I’ve been known to go into a store, look at something that I want to buy and check out the price on the internet, while I’m right at the shelf, looking at the product. And then, find out that it’s cheaper elsewhere, take a quick look to see how far away that store is, and them map it on the iPhone mapping/routing program and zip on over there and save some money. Of course, part of that “calculation” is if it’s not too far out of the way, too, and if the money savings is significant.
Then again, I’ve also looked on Amazon.com while I was there and decided just to go back home and order it online and have it in another couple of days... LOL...
Then, if I want to get out and around, I might take a quick look at the weather map and see if a thunderstorm is moving in on the area (you can see pretty clearly in this area). I’ll see what the weather is going to be like and that will change my plans as I’m out and about and what I’m going to do next.
And, maybe, at the last minute, I’m thinking about getting a part for my bike, to go out riding later on, but I’m not sure when the store is going to close and I’ll look it up on the Internet and catch their time for closing to see if I can make it on time...
Yep... things are different with an iPhone... that’s for sure... :-)
Oh... and I may even catch a quick look at Free Republic at a red light, too... (I have been known to do that a time or two... LOL...). Did I tell you that when I go through the car wash, I’ll grab a quick look on Free Republic, too... :-)
You said — Uh, Steve, my work is worth in the thousands of dollars for anything other than the most trivial program. The question is how do I get there, by selling lots for $0.99 or fewer at $9.99? Only the total matters unless I have to deal with a significant per unit cost or labor.
Well, Steve Ballmer at Microsoft may read here, and then again he might not... LOL...
But, I’ll pipe up, nonetheless... One thing is for sure... it’s much better for the developer to set the price that he thinks his app is worth and for how many he thinks he can sell at the price... than having some outfit like Microsoft telling the developer that he has to sell it for at least a “floor price” or not at all...
There was an example of a developer getting $250,000 for his 99-cent app not too long ago. I bet he’s not complaining about his little app... :-)
I understand Star, I'm the one behind the power curve here. I look at it differently. I have a top of the line PC sitting at home with decent connection speeds, 24" monitor and a graphics card that costs more than most laptops. We won't even talk about memory or sound. I consider a Blackberry the CPU equivalent of an 8 track tape player. You pay for the network cost. I wait until I get home to do my shopping.....
Resistance is futile.
If you want on or off the Mac Ping List, Freepmail me.
Hey - I don’t even own a cellphone ( wife does only to keep in touch with my daughter at college in Kyoto ) !
Jobs (Apple) and Ballmer (Microsoft) speak...
Steve Jobs and Steve Ballmer
“The only problem with Microsoft is that they have no taste. They have absolutely no taste!” [Steve Jobs]

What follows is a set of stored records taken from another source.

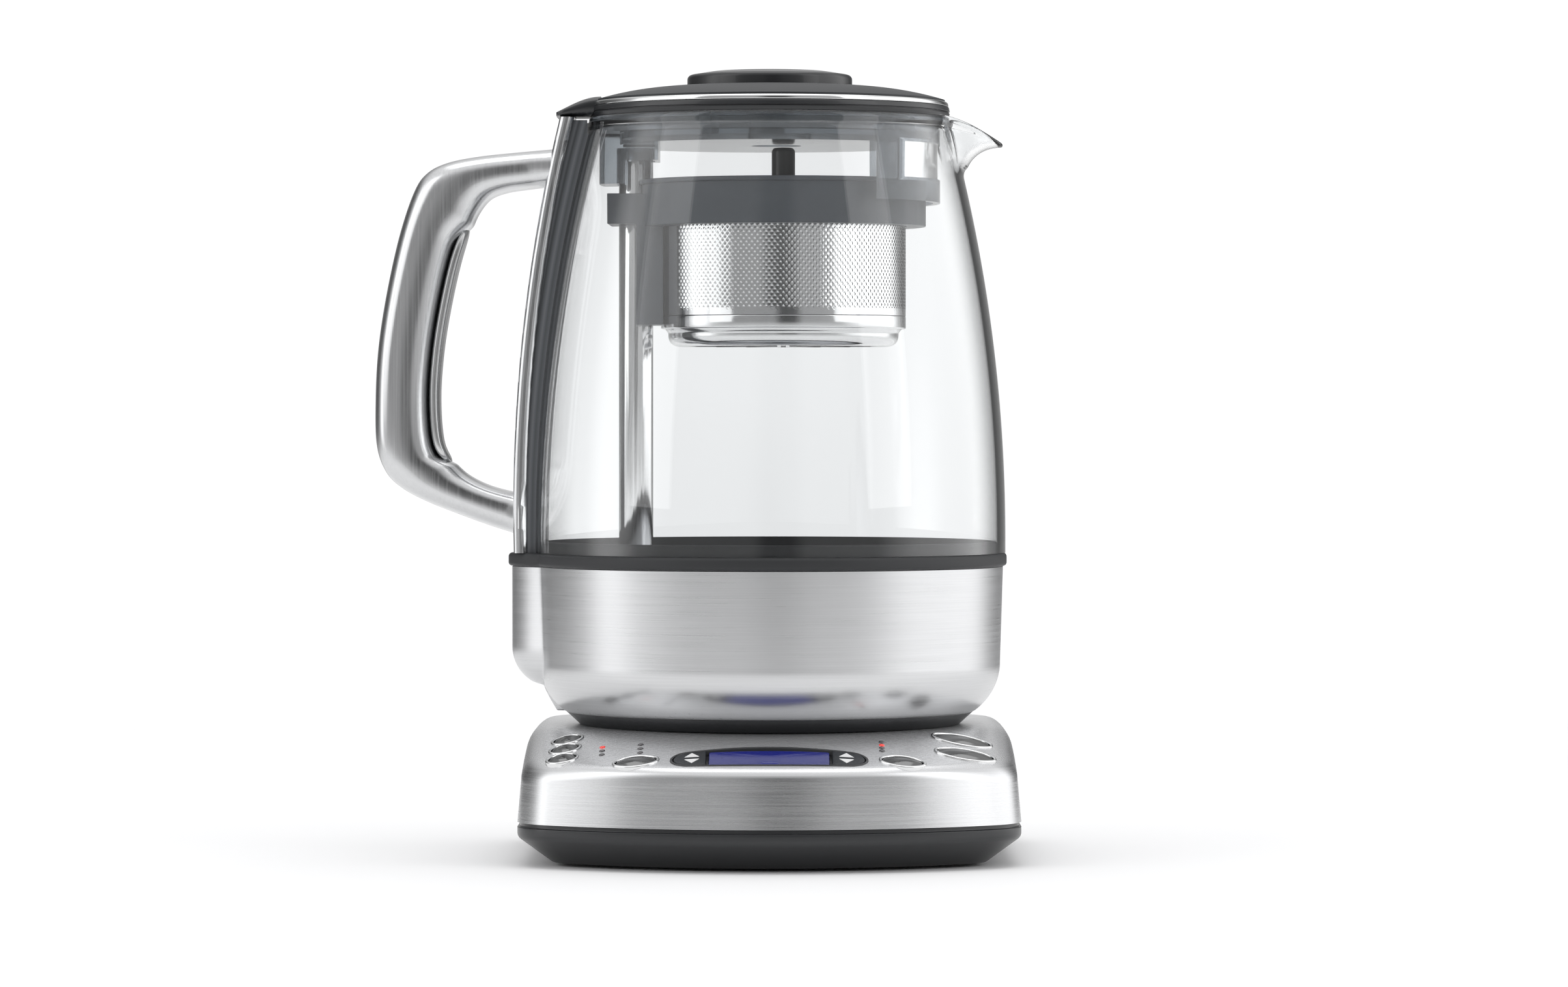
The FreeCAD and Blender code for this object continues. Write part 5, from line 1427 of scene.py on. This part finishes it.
def area_light(name, place, aim, size, power):
    """A large soft light that looks at a point."""
    data = bpy.data.lights.new(name, "AREA")
    data.shape = "RECTANGLE"
    data.size, data.size_y = size
    data.energy = power
    lamp = bpy.data.objects.new(name, data)
    bpy.context.scene.collection.objects.link(lamp)
    lamp.location = place
    lamp.rotation_mode = "QUATERNION"
    back = Vector(place) - Vector(aim)
    lamp.rotation_quaternion = back.to_track_quat("Z", "Y")


def studio_floor():
    """A wide plain floor."""
    stage = settings("stage")
    radius = np.array([0.0, 200, 600, 1200])
    shape = turned(np.column_stack([radius, np.zeros(len(radius))]), steps=64)
    finish = Finish("floor", roughness=0.7)
    drift = finish.noise((1.5, 1.5, 1.5), detail=1.0)
    finish.set("Base Color", finish.mix(drift, scaled(stage.floor, 0.995), stage.floor))
    reach = finish.add("VectorMath", {"operation": "LENGTH"}, {0: finish.place()}, output=1)
    fade = finish.add(
        "MapRange", {"interpolation_type": "SMOOTHSTEP"}, {0: reach, 1: 0.35, 2: 1.1}
    )
    finish.set("Alpha", 1 - fade)
    FINISH["floor"] = finish.material
    floor = build("floor", shape, "floor", None)


def camera():
    """The camera, level with the middle of the jug and aimed a little down."""
    stage = settings("stage")
    data = bpy.data.cameras.new("camera")
    data.lens = stage.lens
    data.sensor_width = 36
    data.clip_end = 60
    eye = bpy.data.objects.new("camera", data)
    bpy.context.scene.collection.objects.link(eye)
    eye.location = (stage.camera_side, -stage.camera_distance, stage.camera_height)
    pitch = math.atan2(stage.camera_height - stage.camera_aim, stage.camera_distance)
    eye.rotation_euler = (math.pi / 2 - pitch, 0, 0)
    bpy.context.scene.camera = eye


def stage_lights():
    """Two large side lights and one overhead."""
    stage = settings("stage")
    middle = (0, 0, 0.12)
    for side, name in ((-1, "left_light"), (1, "right_light")):
        area_light(name, (side * 1.3, -0.75, 0.75), middle, (0.7, 1.3), stage.key_power)
    area_light("top_light", (0, 0.1, 1.6), (0, 0, 0), (1.4, 1.2), stage.top_power)
    bpy.context.scene.view_settings.view_transform = "Standard"


KEPT_NODES = {
    "base_inner_frame": ("black_plastic", 0),
    "rubber_foot_ring": ("black_rubber", 0.3),
    "base_screws": ("motor_steel", 0),
    "cord_inlet": ("black_rubber", 0.4),
    "base_connector": ("black_plastic", 0.4),
    "base_contacts": ("copper_alloy", 0),
    "power_board": ("green_board", 0),
    "power_relay": ("black_plastic", 0.3),
    "power_transformer": ("copper_alloy", 0),
    "control_board": ("green_board", 0),
    "button_switches": ("black_plastic", 0),
    "display_module": ("green_board", 0),
    "heater_plate": ("motor_steel", 0),
    "heating_element": ("motor_steel", 0),
    "jug_foot": ("black_plastic", 0.3),
    "jug_connector": ("black_plastic", 0),
    "temperature_sensor": ("polished_steel", 0),
    "lift_motor": ("motor_steel", 0),
    "motor_bracket": ("motor_steel", 0),
    "guide_post": ("polished_steel", 0.6),
    "handle_spine": ("spine_steel", 0),
    "spine_gasket": ("gasket_plastic", 0),
    "handle_screws": ("motor_steel", 0),
    "jug_board": ("green_board", 0),
    "lift_screw": ("motor_steel", 0),
    "magnet_shuttle": ("motor_steel", 0),
    "basket_ring": ("grey_plastic", 0.5),
    "basket_magnets": ("motor_steel", 0),
    "basket_lid": ("polished_steel", 0.3),
    "basket_lid_knob": ("black_plastic", 0),
    "lid_tub": ("smoke_plastic", 0.5),
    "spout_filter": ("polished_steel", 0),
    "lid_screws": ("motor_steel", 0),
}


# ---------------------------------------------------------------- operators


class BREWER_OT_finishes(bpy.types.Operator):
    """Makes the finishes that every piece uses"""

    bl_idname = "brewer.finishes"
    bl_label = "Finishes"

    def execute(self, context):
        make_finishes()
        return {"FINISHED"}


class BREWER_OT_stage(bpy.types.Operator):
    """Makes the floor, the lights, the surroundings and the camera"""

    bl_idname = "brewer.stage"
    bl_label = "Stage"

    def execute(self, context):
        world_light()
        studio_floor()
        stage_lights()
        camera()
        return {"FINISHED"}


class BREWER_OT_base(bpy.types.Operator):
    """Makes the steel cover and the black housing of the power base"""

    bl_idname = "brewer.base"
    bl_label = "Power base"

    def execute(self, context):
        base_shell()
        lower_housing()
        return {"FINISHED"}


class BREWER_OT_buttons(bpy.types.Operator):
    """Makes the seven push buttons and the bright rings round them"""

    bl_idname = "brewer.buttons"
    bl_label = "Buttons"

    def execute(self, context):
        button_caps()
        button_rings()
        return {"FINISHED"}


class BREWER_OT_display(bpy.types.Operator):
    """Makes the display with its two rocker keys, and the small lights of the panel"""

    bl_idname = "brewer.display"
    bl_label = "Display and lights"

    def execute(self, context):
        display_unit()
        panel_lights()
        return {"FINISHED"}


class BREWER_OT_foot(bpy.types.Operator):
    """Makes the jug's steel foot and the ring that seals the glass to it"""

    bl_idname = "brewer.foot"
    bl_label = "Jug foot"

    def execute(self, context):
        jug_base()
        seal_ring()
        return {"FINISHED"}


class BREWER_OT_glass(bpy.types.Operator):
    """Makes the glass body with its spout"""

    bl_idname = "brewer.glass"
    bl_label = "Glass"

    def execute(self, context):
        glass_body()
        return {"FINISHED"}


class BREWER_OT_handle(bpy.types.Operator):
    """Makes the steel handle and the strip inside its grip"""

    bl_idname = "brewer.handle"
    bl_label = "Handle"

    def execute(self, context):
        handle()
        return {"FINISHED"}


class BREWER_OT_basket(bpy.types.Operator):
    """Makes the perforated basket wall, its band and its floor"""

    bl_idname = "brewer.basket"
    bl_label = "Tea basket"

    def execute(self, context):
        perforated_tube()
        basket_floor()
        return {"FINISHED"}


class BREWER_OT_lid(bpy.types.Operator):
    """Makes the knob, the crown, the steel trim and the black rim of the jug's lid"""

    bl_idname = "brewer.lid"
    bl_label = "Lid"

    def execute(self, context):
        lid_round_pieces()
        return {"FINISHED"}


class BREWER_OT_kept(bpy.types.Operator):
    """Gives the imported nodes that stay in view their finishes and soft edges"""

    bl_idname = "brewer.kept"
    bl_label = "Packed pieces"

    def execute(self, context):
        for name, (finish, width) in KEPT_NODES.items():
            bevelled(name, finish, width)
        return {"FINISHED"}


OPERATORS = (
    BREWER_OT_finishes,
    BREWER_OT_stage,
    BREWER_OT_base,
    BREWER_OT_buttons,
    BREWER_OT_display,
    BREWER_OT_foot,
    BREWER_OT_glass,
    BREWER_OT_handle,
    BREWER_OT_basket,
    BREWER_OT_lid,
    BREWER_OT_kept,
)

GROUPS = {
    "base": BaseSizes,
    "jug": JugSizes,
    "basket": BasketSizes,
    "finishes": Finishes,
    "stage": StageSettings,
}


class BREWER_PT_panel(bpy.types.Panel):
    """Lists the brewer's sizes, colours and operators"""

    bl_idname = "BREWER_PT_panel"
    bl_label = "Tea brewer"
    bl_space_type = "VIEW_3D"
    bl_region_type = "UI"
    bl_category = "Brewer"

    def draw(self, context):
        for name in GROUPS:
            box = self.layout.box()
            group = settings(name)
            for key in group.bl_rna.properties.keys():
                if key not in ("name", "rna_type"):
                    box.prop(group, key)
        for operator in OPERATORS:
            self.layout.operator(operator.bl_idname)


def register():
    """Registers the property groups, the operators and the panel."""
    for name, group in GROUPS.items():
        bpy.utils.register_class(group)
        setattr(bpy.types.Scene, f"brewer_{name}", bpy.props.PointerProperty(type=group))
    for operator in OPERATORS:
        bpy.utils.register_class(operator)
    bpy.utils.register_class(BREWER_PT_panel)


def unregister():
    """Takes back what register has done, in reverse."""
    bpy.utils.unregister_class(BREWER_PT_panel)
    for operator in reversed(OPERATORS):
        bpy.utils.unregister_class(operator)
    for name, group in reversed(GROUPS.items()):
        delattr(bpy.types.Scene, f"brewer_{name}")
        bpy.utils.unregister_class(group)


def main():
    """Makes the whole brewer."""
    register()
    for operator in OPERATORS:
        group, name = operator.bl_idname.split(".")
        getattr(getattr(bpy.ops, group), name)()


if __name__ == "__main__":
    main()
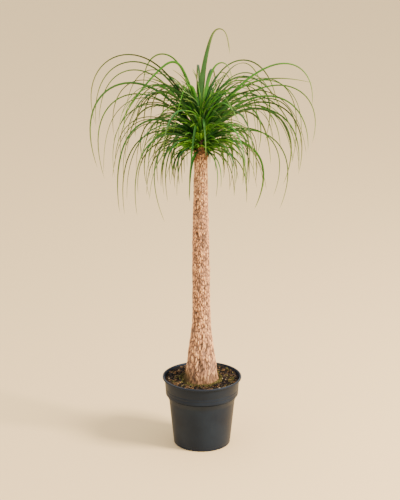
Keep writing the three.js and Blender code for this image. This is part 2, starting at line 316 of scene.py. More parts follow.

“They [Microsoft] don’t think of original ideas and they don’t bring much culture into their product.” [Steve Jobs]
“I have a problem with the fact that they [Microsoft] make really third-rate products.” [Steve Jobs]
“I will admit, quite frankly, that I think Windows, today, is probably four years, behind — three years behind, where it would have been had we not danced with IBM for so long.” [Steve Ballmer]
Microsoft CEO Ballmer laughs at Apple iPhone
“Right now we’re selling millions and millions and millions of phones a year; Apple is selling zero phones a year.” [Steve Ballmer]
How’s it going now... Steve?
Errrrr. What are you saying Star.....you work for Apple? Help us out here.